En l’espace de quelques mois, les perspectives de croissance de la zone euro se sont fortement détériorées, au point de craindre désormais une récession dans le courant de l’année. Entre notre prévision de début 2021 – moment où elle a été la plus élevée (5,5%) – et notre scénario actuel établi mi-mars 2022, la croissance attendue a été divisée par deux environ : nous tablons désormais sur 2,8%. En novembre 2021, nous prévoyions encore 4,2%.
Ce chiffre de 2,8% est certes très élevé en apparence, bien supérieur à son rythme tendanciel (1,6% en moyenne par an entre 1996 et 2019), mais il s’appuie sur un acquis de croissance exceptionnellement important de 2,1% au T1 2022 et, pour les trimestres suivants, sur une croissance peu élevée mais positive. Or, depuis la mi-mars, les risques baissiers se sont accrus, notamment avec l’amplification du choc inflationniste, et le risque de récession a gagné en probabilité.
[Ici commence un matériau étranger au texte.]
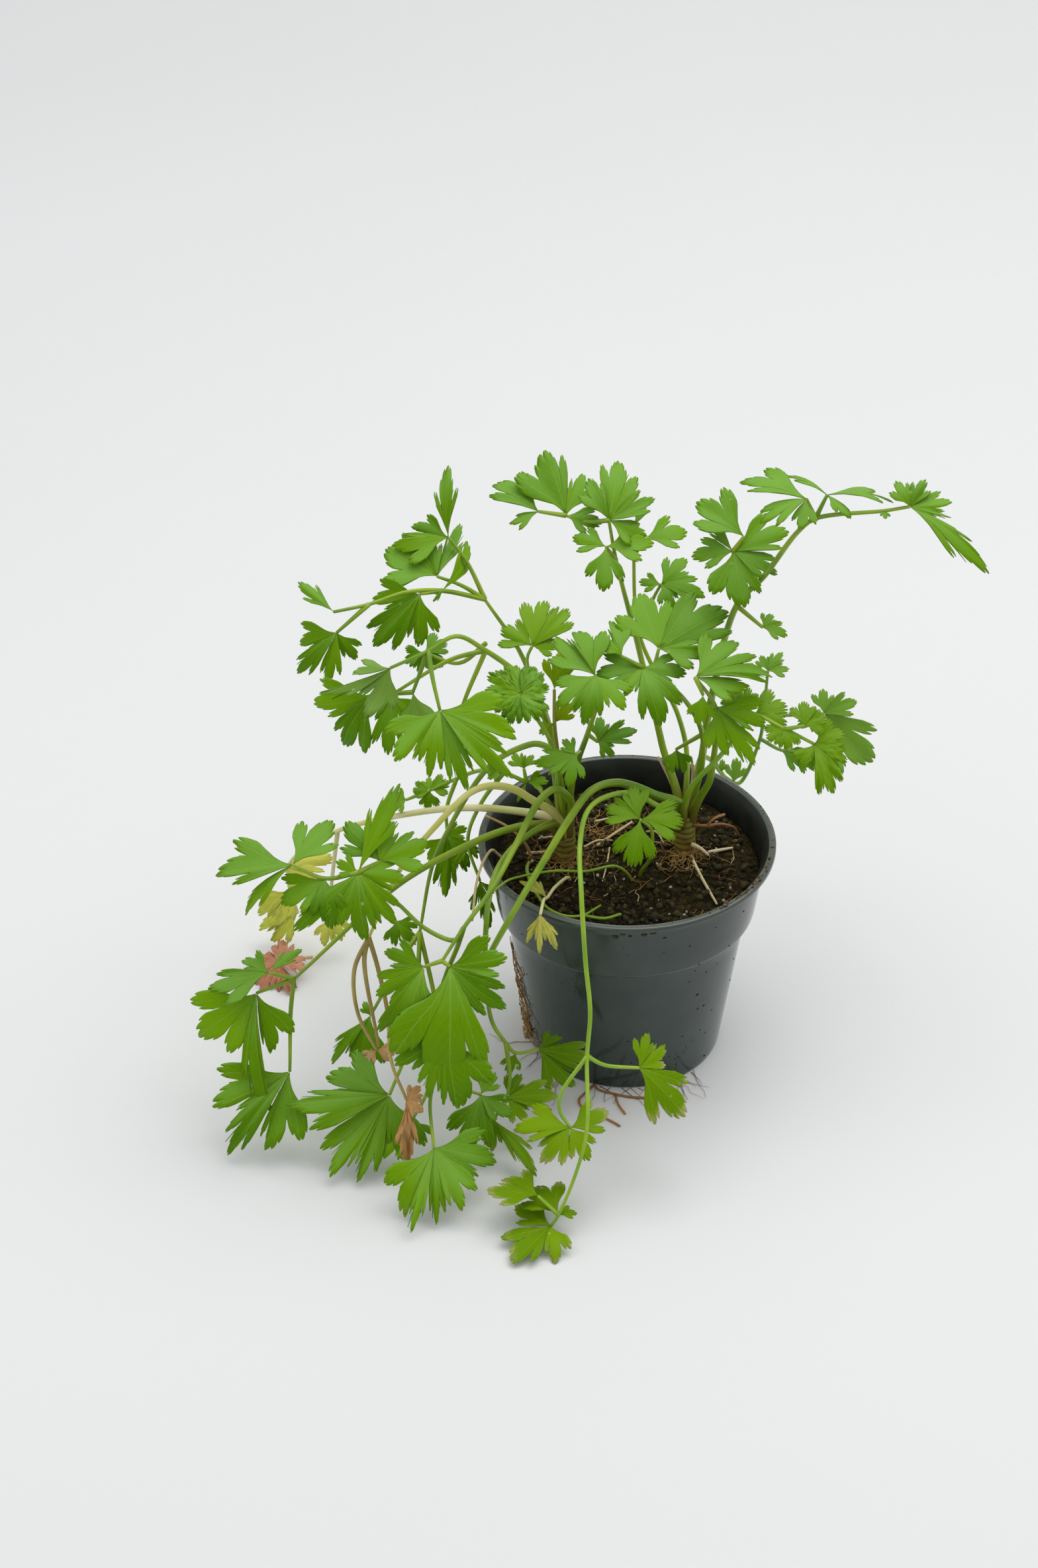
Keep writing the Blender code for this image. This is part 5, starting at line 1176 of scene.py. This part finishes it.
def pot_dirt():
    """Flat specks of soil that stick to the front of the wall and to the rim."""
    rng = random.Random(31)
    sheets = Sheets()
    base, corners = ball()
    # Each as its turn round the pot in degrees, its height and its size; first those that the photo shows
    blots = [(266, 91, 1.2), (269, 92.5, 0.9), (272, 91.5, 0.8), (277.5, 92, 1.3), (281, 92.5, 1.0)]
    blots += [(286, 89, 0.7), (309, 47, 0.7), (311, 38, 0.55), (315, 38, 0.6), (252, 92.5, 0.4)]
    blots += [(258, 93, 0.4), (305, 62, 0.35)]
    for _ in range(70):
        turn, height = rng.uniform(200, 345), rng.choice((rng.uniform(3, 20), rng.uniform(3, 94)))
        blots.append((turn, height, rng.uniform(0.16, 0.4)))
    blots += [(rng.gauss(326, 11), POT_HEIGHT, rng.uniform(0.3, 0.8)) for _ in range(40)]
    blots += [(rng.uniform(0, 360), POT_HEIGHT, rng.uniform(0.15, 0.45)) for _ in range(40)]
    upward = np.array([0.0, 0.0, 1.0])
    for number, (turn, height, size) in enumerate(blots):
        turn = math.radians(turn)
        outward = np.array([math.cos(turn), math.sin(turn), 0.0])
        sideways = np.array([-math.sin(turn), math.cos(turn), 0.0])
        if height < POT_HEIGHT:
            place = outward * (wall_radius(height) + 0.02) + upward * height
            width, tall = size * rng.uniform(0.8, 1.5), size * rng.uniform(0.5, 0.9)
            axes = [sideways * width, outward * 0.22, upward * tall]
        else:
            place = outward * (RIM_RADIUS - 0.5 - rng.uniform(0.2, 1.7)) + upward * (height + 0.02)
            axes = [sideways * size * rng.uniform(0.8, 1.6), outward * size * 0.8, upward * 0.25]
        look = 1 if height == POT_HEIGHT and number % 3 else 0
        sheets.add(base * bumps(base, 0.45, 1.6, (number, 5, 0)) @ np.stack(axes) + place, corners, look)
    obj = sheets.finish("pot_dirt", [CRUMB, BARK])
    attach(obj, "root")


# Roots, fibres and straws
def fibre(sheets, points, step, radius, taper, sides, slot=0, ridges=0.0, lowest=0.0):
    """Adds a thin tube through the points; taper is its share of the radius at the start, and what it loses."""
    path, along = smooth_path(points, step)
    path[:, 2] = np.maximum(path[:, 2], lowest)
    verts, faces = tube(path, radius * (taper[0] - along / along[-1] * taper[1]), sides, ridges)
    sheets.add(verts, faces, slot)


def wall_roots():
    """The root mat that climbs the pot's left wall out of a drain hole."""
    rng = random.Random(5)
    sheets = Sheets()
    stride, top = 3.2, 46
    for number in range(46):
        turn = math.radians(rng.gauss(190, 5.5))
        height = rng.uniform(0.8, top) if number > 8 else top - number * 3
        heading = rng.gauss(-math.pi / 2, 0.9)
        points = []
        for _ in range(7):
            lift = 0.4 + rng.random() ** 2 * 2.6 * (1 - height / 60)
            radius = wall_radius(height) + lift
            points.append((radius * math.cos(turn), radius * math.sin(turn), height))
            heading += rng.gauss(0, 0.7)
            turn += math.cos(heading) * stride / 44
            height = min(50, max(0.5, height + math.sin(heading) * stride))
        fibre(sheets, points, 1.0, rng.uniform(0.16, 0.34), (1, 0.6), 6, lowest=0.4)
    obj = sheets.finish("root_left_fine", [BRISTLE])
    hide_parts("root_left")
    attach(obj, "root")


def floor_roots():
    """Fine root ends that trail on the table round the pot's foot."""
    rng = random.Random(9)
    sheets = Sheets()
    stride = 3.4
    for number in range(24):
        turn = math.radians(rng.choice((rng.uniform(195, 262), rng.uniform(262, 300), rng.uniform(300, 318))))
        radius = wall_radius(2) + 0.3
        x, y, heading = radius * math.cos(turn), radius * math.sin(turn), turn + rng.gauss(0, 0.6)
        points = []
        for _ in range(rng.randint(4, 7)):
            points.append((x, y, rng.uniform(0.25, 0.7)))
            heading += rng.gauss(0, 0.35)
            x, y = x + math.cos(heading) * stride, y + math.sin(heading) * stride
        fibre(sheets, points, 1.2, rng.uniform(0.12, 0.22), (1, 0.6), 5, number % 2)
    obj = sheets.finish("roots_floor", [BRISTLE, DARK_HAIR])
    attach(obj, "root")


def strands(name, count, seed, look, area, length, radius, wander, lift=0.0):
    """Thin fibres that lie on the soil round a place; area is that place and how far they stray from it."""
    rng = random.Random(seed)
    sheets = Sheets()
    for _ in range(count):
        x, y = area[0] + rng.gauss(0, area[2]), area[1] + rng.gauss(0, area[2])
        heading = rng.uniform(0, math.tau)
        points = []
        for _ in range(5):
            if math.hypot(x, y) < wall_radius(SOIL_TOP) - 4:
                points.append((x, y, soil_height(x, y) + 0.3 + rng.uniform(0, 0.9) * (1 + 2 * lift)))
            heading += rng.gauss(0, wander)
            x += math.cos(heading) * length / 4
            y += math.sin(heading) * length / 4
        if len(points) > 2:
            fibre(sheets, points, 1.0, radius, (1.1, 0.7), 5)
    obj = sheets.finish(name, [look])
    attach(obj, "root")


# Old straws on the soil between the crowns: a radius, then points, each with its height over the soil
STRAWS = (
    (0.75, ((-40.5, 3.5, 0.8), (-35, 3.0, 1.6), (-29.0, 4, 1.4))),
    (0.6, ((-12, 9, 0.8), (-5, 15, 2.5), (2, 23, 3.5))),
    (0.5, ((-13, 25, 1.5), (-6, 25.5, 3.0), (1, 27, 2.5))),
    (0.45, ((-17.5, 8, 1.5), (-12, 10.5, 2.5), (-6, 12, 1.2))),
    (0.35, ((-7, 8, 1.5), (-8, -3, 0.7), (-9.5, -15, 0.5))),
    (0.5, ((-36, 14, 1.0), (-30, 12, 2.5), (-25, 12, 2.0))),
    (0.45, ((8, 19, 1.5), (12, 17, 3.0), (15, 12, 1.2))),
)


def old_straws():
    """Short cut straws that lie on the soil, as one piece."""
    sheets = Sheets()
    for radius, points in STRAWS:
        points = [(x, y, soil_height(x, y) + lift) for x, y, lift in points]
        fibre(sheets, points, 0.8, radius, (1.05, 0.35), 8, ridges=0.12)
    obj = sheets.finish("old_straws", [STALKS["straw"]])
    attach(obj, "root")


crumbs()
pot_dirt()
wall_roots()
floor_roots()
strands("soil_fibres", 46, 3, STALKS["root_brown"], (8, -8, 30), 11, 0.16, 0.7)
strands("pale_fibres", 16, 8, STALKS["straw"], (10, -10, 26), 9, 0.2, 0.5)
strands("crown_roots_right", 70, 21, BRISTLE, (22.5, 4, 4.2), 10, 0.2, 0.9, 0.8)
strands("crown_roots_left", 60, 22, BRISTLE, (-23, -2, 5.2), 10, 0.2, 0.9, 0.8)
strands("crown_roots_middle", 45, 23, BRISTLE, (-10, 18, 4.5), 10, 0.2, 0.9, 0.8)
old_straws()

CROWN_HEIGHT = 25.5
CROWN_LOOK = crown_material()


# The crowns
def crown(name, centre, shift):
    """A ringed, swollen stem base, in place of its CAD node; shift makes each crown's unevenness its own."""
    rings, steps = 46, 40
    verts = []
    for ring in range(rings + 1):
        height = STEM_FOOT + CROWN_HEIGHT * ring / rings
        share = ring / rings
        swell = 4.0 + 0.9 * share + 0.3 * math.sin(share * 6.0 + 0.5) - 1.6 * share**8
        band = abs(math.sin(height * math.pi / 2.7)) ** 0.5
        for number in range(steps):
            angle = math.tau * number / steps
            point = Vector((math.cos(angle), math.sin(angle), height * 0.18 + shift))
            radius = swell * (0.9 + 0.1 * band) * (1 + 0.1 * noise.noise(point * 1.6))
            verts.append((centre[0] + radius * math.cos(angle), centre[1] + radius * math.sin(angle), height))
    faces = ring_faces(rings + 1, steps)
    faces += [tuple(range(steps - 1, -1, -1)), tuple(range(rings * steps, len(verts)))]
    obj = add_object(name + "_fine", verts, faces)
    obj.data.materials.append(CROWN_LOOK)
    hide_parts(name)
    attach(obj, "root")


crown("crown_left", CROWN_LEFT, 1)
crown("crown_right", CROWN_RIGHT, 2)


# The studio: a floor that curves up into a backdrop, soft light and the camera
def studio_floor():
    """The floor, and the backdrop that it curves up into behind the pot."""
    start, bend, far, half_width = 1100, 900, 3000, 4000
    curve = np.linspace(0.05, math.pi / 2, 24)
    profile = [(-far, 0), (start, 0)]
    profile += [(start + bend * math.sin(turn), bend - bend * math.cos(turn)) for turn in curve]
    profile += [(start + bend, 4000)]
    verts = [(side * half_width, y, z) for y, z in profile for side in (-1, 1)]
    faces = [(low, low + 1, low + 3, low + 2) for low in range(0, len(verts) - 2, 2)]
    floor = add_object("floor", verts, faces)
    floor.data.materials.append(floor_material())


def area_light(name, place, target, size, power):
    """A round soft light, in metres and watts."""
    light = bpy.data.lights.new(name, "AREA")
    light.shape = "DISK"
    light.size = size
    light.energy = power
    obj = bpy.data.objects.new(name, light)
    obj.location = place
    obj.rotation_euler = (Vector(target) - Vector(place)).to_track_quat("-Z", "Y").to_euler()
    bpy.context.scene.collection.objects.link(obj)


studio_floor()
area_light("key", (0.55, 0.45, 2.1), (0, 0, 0.1), 2.1, 25)
area_light("fill", (-1.2, -0.6, 1.8), (0, 0, 0.1), 2.4, 6)
# The room is bright above and behind, and darker on the camera's side
world = bpy.data.worlds.new("studio")
room = Nodes(world)
behind = room.ramp(room.split(room.coordinates["Generated"])[1], -0.75, 0.25)
strength = room.plus(room.times(behind, 0.56), 0.38)
room.put(room.tree.nodes["Background"], {0: (0.97, 0.985, 1.0, 1), 1: strength})
bpy.context.scene.world = world
bpy.context.scene.view_settings.view_transform = "Standard"

camera = bpy.data.objects.new("camera", bpy.data.cameras.new("camera"))
camera.data.lens = LENS
camera.data.sensor_width = 36
camera.data.clip_start = 0.05
camera.matrix_world = Matrix(
    [[RIGHT[row], UP[row], -FORWARD[row], EYE[row] * MM] for row in range(3)] + [[0, 0, 0, 1]]
)
bpy.context.scene.collection.objects.link(camera)
bpy.context.scene.camera = camera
Au T1 2022, d’après la première estimation d’Eurostat, la croissance de la zone euro a été faiblement positive (+0,2% t/t). Ce résultat n’est que marginalement inférieur à nos attentes (+0,3% t/t) mais il est fragilisé par la situation contrastée entre les quatre plus grandes économies de la zone : baisse de 0,2% t/t du PIB italien, stagnation du PIB français, hausse très modérée des PIB allemand et espagnols (respectivement, +0,2% t/t et +0,3% t/t). La baisse marquée, derrière ces chiffres, de la consommation des ménages français (-1,3% t/t) et espagnols (-3,7% t/t) n’est pas non plus de bon augure.
S’agissant du démarrage du T2, le signal des enquêtes est mitigé?: la zone en bleu de notre baromètre n’est en retrait, par rapport à celle délimitée par les pointillés, que sur un nombre réduit d’indicateurs et dans une ampleur encore relativement limitée à ce stade. L’indice composite PMI s’est légèrement amélioré (+0,9 point, à 55,8), le net redressement du PMI dans les services (+2,1 points, à 57,7) l’emportant sur le nouveau repli du PMI manufacturier (-2,4 points, à 50,7). L’indicateur du sentiment économique de la Commission européenne a, en revanche, accusé une nouvelle baisse (-1,7 point), quoique bien moindre que sa lourde chute en mars (-7,8 points). Elle est entraînée par celle de la confiance des consommateurs et des entreprises du commerce de détail, et derrière laquelle il faut voir l’appréhension du choc inflationniste. Celui-ci continue de gagner en ampleur : l’inflation totale a encore augmenté en avril, certes de seulement 0,1 point (à 7,5% en glissement annuel selon l’estimation flash d’Eurostat) mais cela masque une forte hausse de l’inflation sous-jacente (+0,6 point, à 3,5% en glissement annuel).
Du côté du marché du travail, les signaux restent, en revanche, rassurants. Il se pourrait que la situation ne se dégrade pas trop, malgré les chocs, compte tenu du soutien à la croissance venant de la dynamique conjoncturelle préexistante à la guerre en Ukraine (rebond post-Covid), des mesures budgétaires visant à amortir l’impact de l’inflation sur le pouvoir d’achat, de l’excès d’épargne toujours disponible et des besoins d’investissement. Si une récession devait advenir, elle pourrait, grâce à ces différents éléments, n’être que « technique » (limitée dans le temps et en ampleur).